I mean, really? His own math comes out to a cost of fourteen cents per pizza. Big deal... I can dig fourteen cents out of my couch cushions. And have you seen the guy's house?
Casa de Papa John

I won't pick on Papa John too much here, partially because I do love their pizza, but mostly because he isn't the exception, he's actually a good example of the norm in corporate whining.

Call it class warfare if you want... but the fact is that in America, there weren't supposed to be any firm social classes. Remember that part about "no titles of nobility" in the Constitution? Well, we do have those again... just without the official titles. The rich are making sure they stay rich, regardless of whether they are successful or failures. And if they are failures, it's the ones under them who suffer. It's the ones below them who lose their jobs and all sense of financial security. The guy may as well have said, "you peasants don't understand our sacrifices!"

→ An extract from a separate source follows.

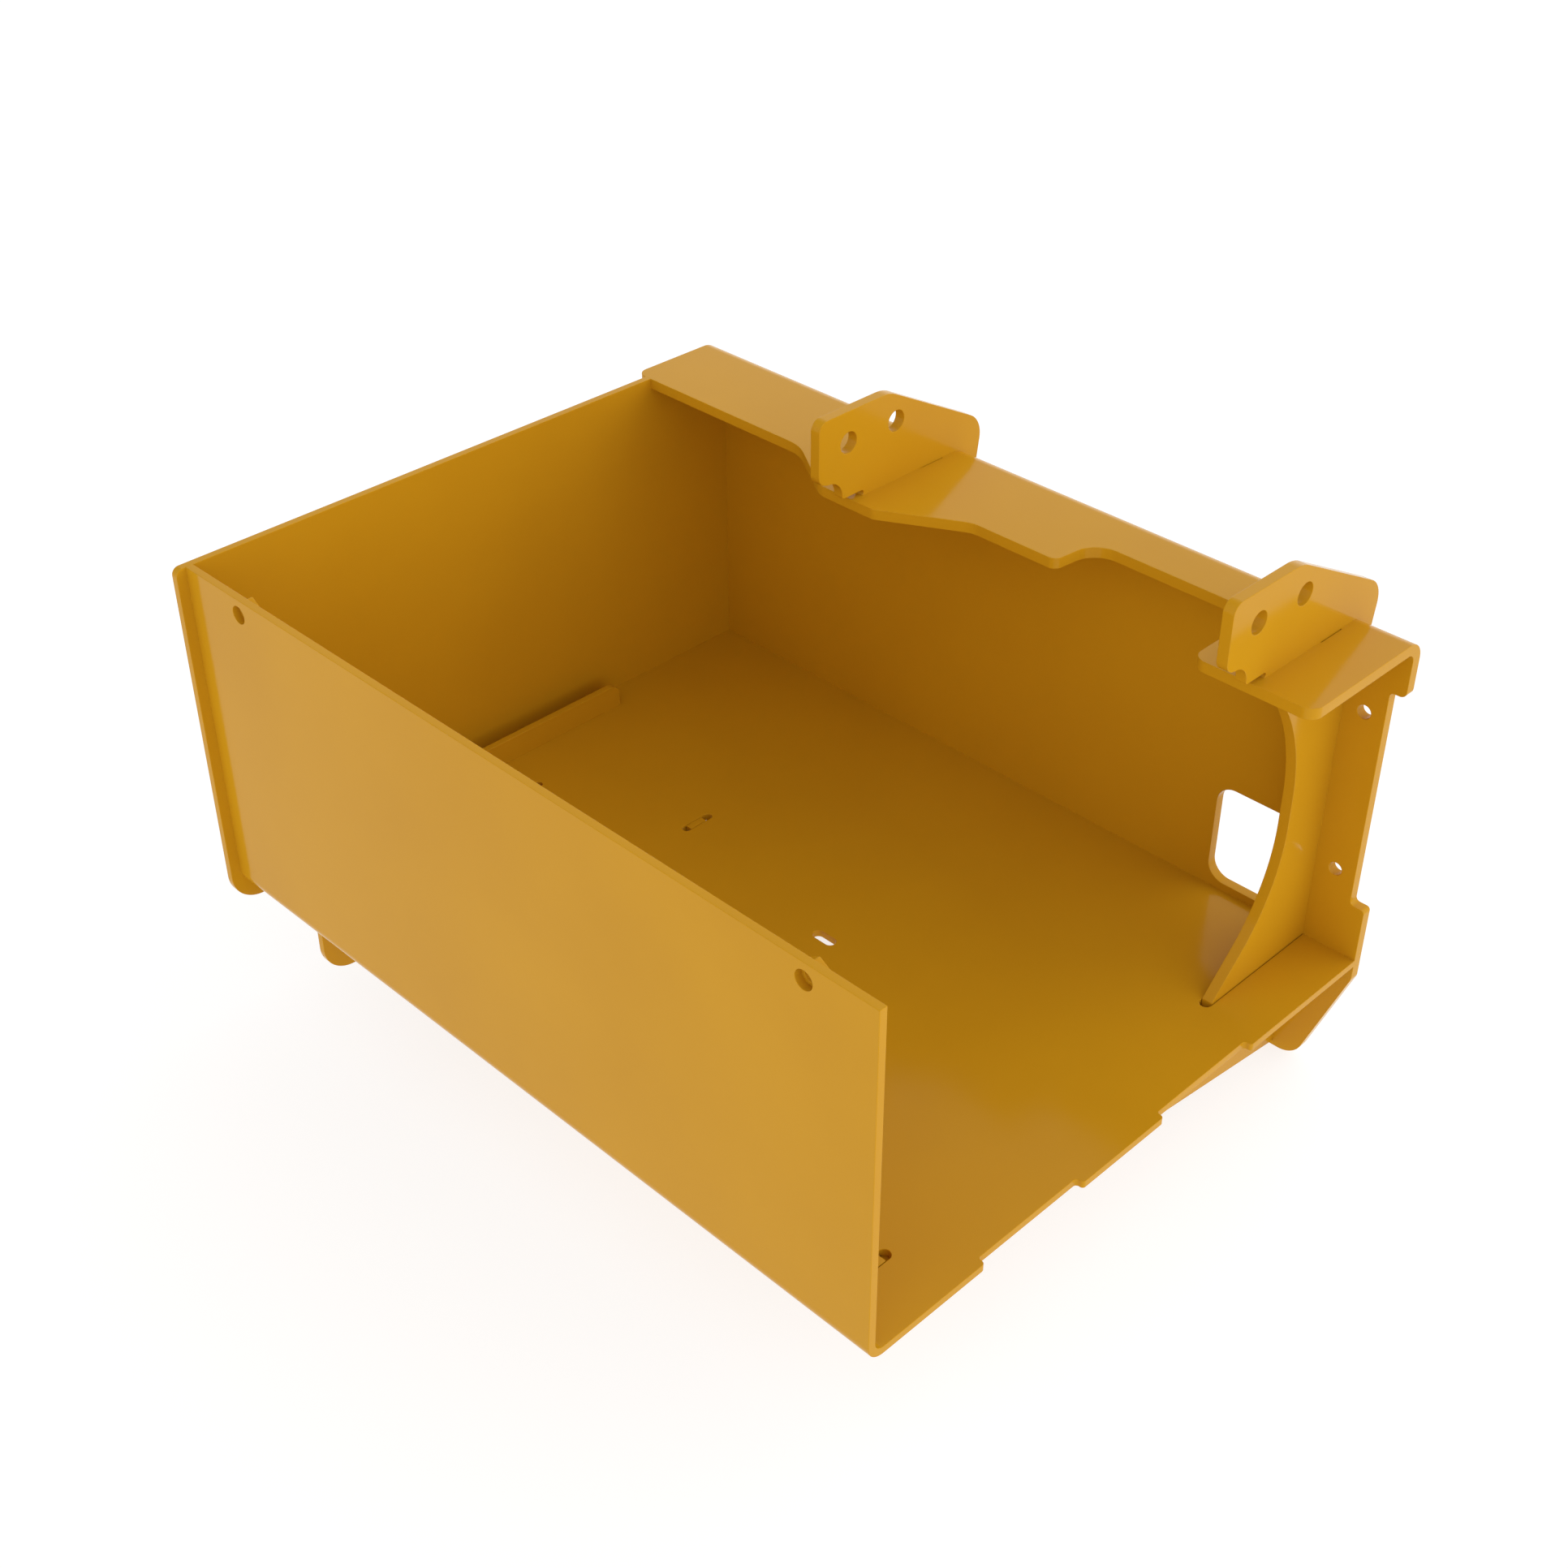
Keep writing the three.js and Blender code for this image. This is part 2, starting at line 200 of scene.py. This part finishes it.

And that mentality is pervading the Republican Party right now.
A Rush Limbaugh rant.

If you're reading the news, it also seems they're trying to find new ways (or revive old ways) of keeping people who don't side with them from voting.
Supreme Court to hear challenge to the Voter Rights Act.

Scared yet? There may be good reason to be at this point, and I don't say that often.

The people have spoken decisively - we prefer Obama's approach over that of the Republicans. The Republicans don't care - they still want things done their way, and only their way. They say the common person is not educated enough to know what's best. Again, that sounds like something we'd hear from a monarchy, not a democracy (or even a representative republic). The rich are basically locking themselves into that status, as though a title of nobility, and are not downwardly mobile. Only upward. Everyone else can go up or down, and that's just capitalism. The rich ones get the bailouts and golden parachutes if they fail. The regular people just get walking orders and maybe unemployment checks.

Saturday, September 22, 2012

We'll just leave that part out...

Thought for the night: just as Jesus would probably be pissed at the stuff being done in his name, this nation's founders would be pissed about the stuff their names are being attached to.

I'm still pissed about the TEA Partiers and their blatant ignorance to history. The original Tea Party (you know, that one back in the 1700's) wasn't because of being taxed too much. It was because of a big corporate tax break - the East India Company wasn't being taxed at all while everyone else still had to pay taxes. The corporation controlled the government.

Does any of this sound familiar? Corporations buying politicians? Whining for more and more corporate tax breaks? People getting pissed?

The irony is just wacky.

Meanwhile, while the corporations get more, the average American is getting less. The income gap continues to widen - the rich get richer, the poor get poorer. This isn't capitalism, it's greed!

And the ignorance isn't quite as complete as I wish it was. Ignorance in itself is forgivable, as the ignorant can be taught. However, there are instead active misinformation campaigns. The TEA Party of today kept trying to change Wikipedia to make history closer fit their view of things. Texas chooses to mostly leave Thomas Jefferson out of the curriculum because his views differ from their own as to what America is supposed to be.

History is being silenced. Just as many Christians shun the teachings of Jesus, many self-described patriots choose to shun the founders, only acknowledging the parts that fit their views. So the Treaty of Tripoli in 1797 said that America was not in any sense founded on Christianity? That's fine, we'll leave that out of history lessons and make damned sure that "under god" stays in the pledge, and "in god we trust" stays on the currency. Corporate tax breaks were a big part of why we fought the Revolution? We'll just leave out that little detail and say it was because of taxes and tyranny.

If you care (and you damn well should), then it's your duty to make sure history is not silenced. Make no mistake, it is repeating itself. The only differences are in technology and in scale.

If I had a larger following and it didn't seem such a cliche, I'd be tempted to launch my own campaign to "take back the TEA Party," aimed at educating people as to what it was really about.